To be fair, Sia did issue an apology — of sorts. “I’m sorry,” she tweeted immediately after receiving two Golden Globe nominations for “Music” on Feb. 2, 2021. Her apology was followed by an announcement that future screenings will include a content warning and the traumatizing scenes of restraint will be removed — although some recent viewers note that this has not yet happened. But Sia joining “Music” co-star Kate Hudson on a self-serving apology tour doesn’t change the reality that they are the ones who will profit from the Golden Globe nods, the film’s proceeds and this frenzy of media attention. The neurodivergent community earns nothing from this chaos — except for the burden of once again teaching the world why they do, in fact, deserve basic human decency. 

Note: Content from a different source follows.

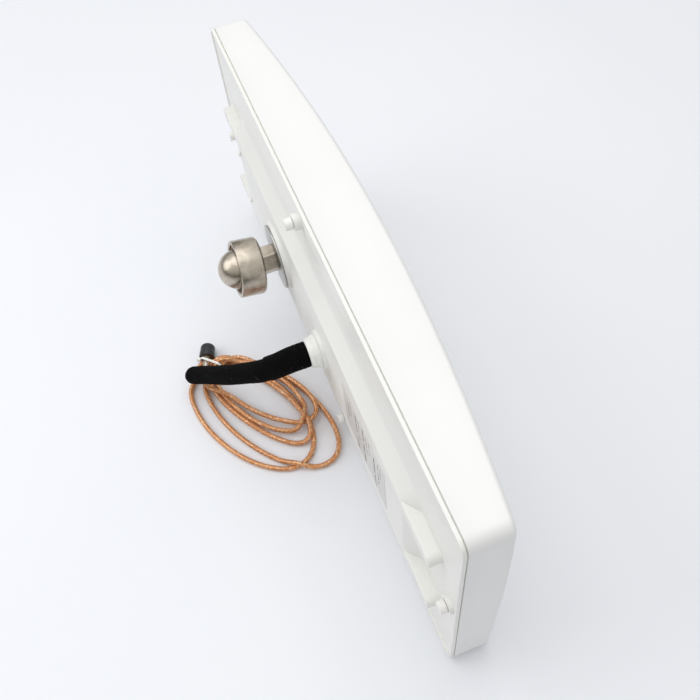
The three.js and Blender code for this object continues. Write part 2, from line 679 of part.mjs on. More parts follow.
const couplingNut = tube(NUT_BORE_R, NUT_R, NUT_BACK, NUT_FRONT, 20);
add(connector, 'coupling_nut', along(couplingNut), nickel);

const connectorBody = turned([
  [0, FERRULE_BACK], [FERRULE_R, FERRULE_BACK], [FERRULE_R, SHOULDER_BACK],
  [SHOULDER_R, SHOULDER_BACK], [SHOULDER_R, NUT_BACK - GAP], [SOCKET_R, NUT_BACK - GAP],
  [SOCKET_R, SOCKET_FRONT], [SOCKET_BORE_R, SOCKET_FRONT], [SOCKET_BORE_R, SOCKET_BOTTOM],
  [0, SOCKET_BOTTOM],
], 20);
add(connector, 'connector_body', along(connectorBody), nickel);

const insulator = tube(CONTACT_R + GAP, SOCKET_BORE_R - GAP, SOCKET_BOTTOM + GAP, SOCKET_FRONT - 2, 12);
add(connector, 'connector_insulator', along(insulator), nylon);
const contact = rod(CONTACT_R, SOCKET_BOTTOM + GAP, SOCKET_FRONT - 0.5, 8);
add(connector, 'centre_contact', along(contact), brass);

export default part;
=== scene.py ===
"""The looks of the gate antenna panel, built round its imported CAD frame.

Lengths in this script are millimetres, and the small functions below turn them into the frame's metres.
A place on the panel is (x, y, z): x along its length from the middle, y from the seam towards the back,
and z up from mid height. A place on the lead is (x, y, z) with z from the floor instead.
"""
import math

import bmesh
import bpy
import numpy as np
from mathutils import Matrix, Vector


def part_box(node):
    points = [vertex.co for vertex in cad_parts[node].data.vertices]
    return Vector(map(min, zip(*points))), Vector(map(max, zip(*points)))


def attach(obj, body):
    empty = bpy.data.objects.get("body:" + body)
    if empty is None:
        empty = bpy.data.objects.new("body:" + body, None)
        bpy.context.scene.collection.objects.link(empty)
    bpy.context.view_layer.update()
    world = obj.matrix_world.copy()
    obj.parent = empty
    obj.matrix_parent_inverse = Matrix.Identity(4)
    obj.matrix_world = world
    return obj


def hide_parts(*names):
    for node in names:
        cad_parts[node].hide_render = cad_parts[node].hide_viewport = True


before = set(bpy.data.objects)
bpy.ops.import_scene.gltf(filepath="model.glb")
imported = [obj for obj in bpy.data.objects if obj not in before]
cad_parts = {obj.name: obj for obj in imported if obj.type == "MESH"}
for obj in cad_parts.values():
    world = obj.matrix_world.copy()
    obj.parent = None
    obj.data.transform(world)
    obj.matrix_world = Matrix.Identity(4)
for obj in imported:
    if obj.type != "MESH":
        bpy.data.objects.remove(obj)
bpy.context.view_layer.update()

# ---------------- driving dimensions
MM = 0.001
SEAM = 0.9          # open seam between cover and back plate
seam_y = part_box("front_cover")[1][1] + SEAM * MM
mid_z = (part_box("front_cover")[0][2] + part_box("front_cover")[1][2]) / 2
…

Call it “cancel culture” if you will, but Sia won’t be getting any more of my streams — not because I think this will help solve the issue, but because her exploitation of fellow human beings is not something I want in my life. I don’t think “separating the art from the artist” exists. Fellow Daily Utah Chronicle writer Jacqueline Mumford explained “To me, there is no song worth streaming, movie watching or book worth reading if it funds the actions of another abuser.” Sia’s “Music” simply isn’t worth whatever “cheap thrills” it tried to offer.

I wish I hadn’t felt the need to write this article at all; I wish this lazy vanity project could have quietly faded into oblivion. I imagine a future where we can truly ignore celebrities, and when ableism and exploitation are simply unacceptable ways to tell stories. In 2021, aren’t we capable of this? I choose to think we are.

But it’s not all bad news. “Music” now has a lower Rotten Tomatoes score than “Cats.”